I was about two blocks away when, mortified, I realized what had happened. “Jamie!” I texted, “Tell the restaurant I walked out without paying, that I’ll be right back!”
“No problem,” he texted back, “Taken care of.”
Hardly the first impression I wanted to make on Jamie Arpin-Ricci, the Abbot of the Little Flowers Community (little flowers.ca), but he responded with the graciousness I’m learning to expect from the many New Monastics I’ve had the pleasure of meeting in my travels.
I was very curious about Jamie. I had been enjoying his blog www.missional.ca. Little Flowers is a fusion of YWAM, Mennonite, and Anglican Franciscanism – which seemed to me to be an eclectic and engaging mix. I was amused and encouraged to see that when he came to lunch, he was carrying Christine Pohl’s latest book, Living into Community – Cultivating Practices to Sustain Us, which I had just finished the day before. On some things, we were on the same page.
On many things, actually. Jamie is all about incarnational living in his tough West End neighbourhood. Living a life of loving service. And evidently, paying for the lunches of eat-and-runners like myself.
I had an ambitious agenda for my weekend in Winnipeg – to connect with three New Monastic expressions in the city. So after my lunch with Jamie I made my way to PegWatch, in the northeast quadrant of town. There I met with Jonathan and Carolyn Mutch, who this month are celebrating seven years of nonstop 24/7 prayer in the cutest little prayer house you ever did see.
These guys are my heroes. Many of us in Canada are dreaming about and moving towards 24/7 prayer in our facilities, and these guys demonstrate that IT CAN BE DONE! It’s more Moravian style, with individuals signing up for one hour slots in the prayer house.
Later in the weekend I visited Brian Creary (random note of happenstance – Brian was the leader of a full time worship school I attended in BC 17 years ago!) and his fantastic team of young leaders of the Sanctuary House of Prayer (www.sanctuaryhop.com) in central Winnipeg. SHOP runs 7-8 hours of Harp and Bowl style worship and prayer each Sunday afternoon and evening, and being there felt very much like being down at IHOP (www.ihop.org).
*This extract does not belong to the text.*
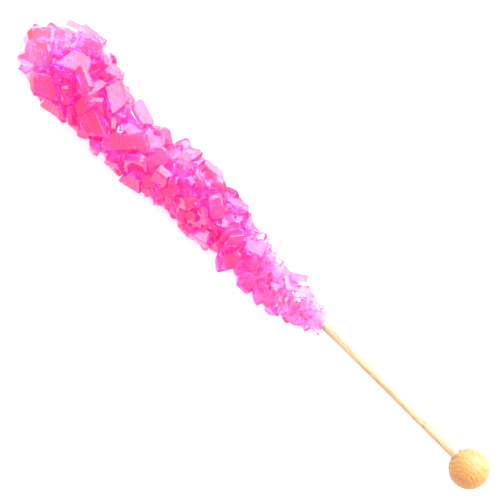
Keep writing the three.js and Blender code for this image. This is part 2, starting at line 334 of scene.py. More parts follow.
# %% The crystals that stand out
LARGE = np.array(
    [  # along, side, length, width, depth in mm, heading and pitch in degrees
        [167.2, -0.8, 8.8, 5.6, 4.6, 48, 0],
        [163.2, 3.2, 7.6, 6.8, 5.4, 78, 6],
        [161.0, -8.8, 8.2, 4.2, 4.2, 18, 4],
        [155.6, -7.6, 8.2, 4.4, 4.6, 25, -6],
        [166.4, 6.6, 6.2, 3.4, 4.0, -16, 0],
        [147.1, -7.4, 7.8, 4.6, 4.6, 14, 5],
        [141.8, -4.2, 9.4, 5.6, 4.8, -31, 8],
        [133.6, -5.0, 7.4, 4.2, 4.2, -18, -4],
        [157.6, 7.0, 8.8, 6.8, 5.4, 30, 0],
        [151.8, 8.9, 7.4, 4.4, 4.6, 12, 0],
        [140.8, 5.0, 7.6, 6.2, 5.2, -21, 4],
        [130.7, 2.6, 13.6, 4.2, 4.4, 47, 2],
        [136.4, 8.8, 5.0, 3.8, 4.0, -80, 0],
        [129.6, 8.4, 5.8, 4.2, 4.2, 22, -6],
        [150.2, -1.2, 8.0, 3.6, 4.0, -24, 6],
        [122.5, 8.2, 5.4, 4.4, 4.4, 12, 10],
        [119.6, -7.2, 5.4, 2.6, 2.6, 68, 4],
        [116.0, -6.6, 5.8, 3.8, 3.8, 77, 12],
        [107.7, -7.2, 10.0, 5.4, 4.6, 7, -2],
        [101.8, -2.2, 7.6, 4.0, 4.2, -36, 4],
        [96.9, -5.8, 6.0, 3.4, 3.4, 20, 8],
        [98.2, 6.4, 5.6, 4.2, 4.0, 12, 6],
        [88.6, 5.6, 8.0, 4.8, 4.2, 60, -4],
        [80.4, 6.2, 5.8, 4.2, 3.8, -80, 0],
        [75.2, 6.6, 5.4, 4.0, 3.6, 70, -6],
        [82.5, -5.4, 5.0, 3.2, 3.2, -68, 8],
        [71.1, -3.4, 6.0, 4.2, 3.6, 33, 4],
    ]
)
SUNK_SHARE = 0.25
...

They let me sing in a set and then they spent half an hour prophesying over me as a community! How’s that for a warm welcome? SHOP’s fledgling record label, Convurgent Music (sanctuaryhop.com/convurgent/), has just released their first album, recorded live in the prayer room, and is presently compiling the work of their local songwriters for the next release.
Three different expressions of New Monasticism. Three different faces of the movement. Lovely and fascinating in it’s diversity and unified by the centrality of Jesus and his love for Winnipeg. Beautiful.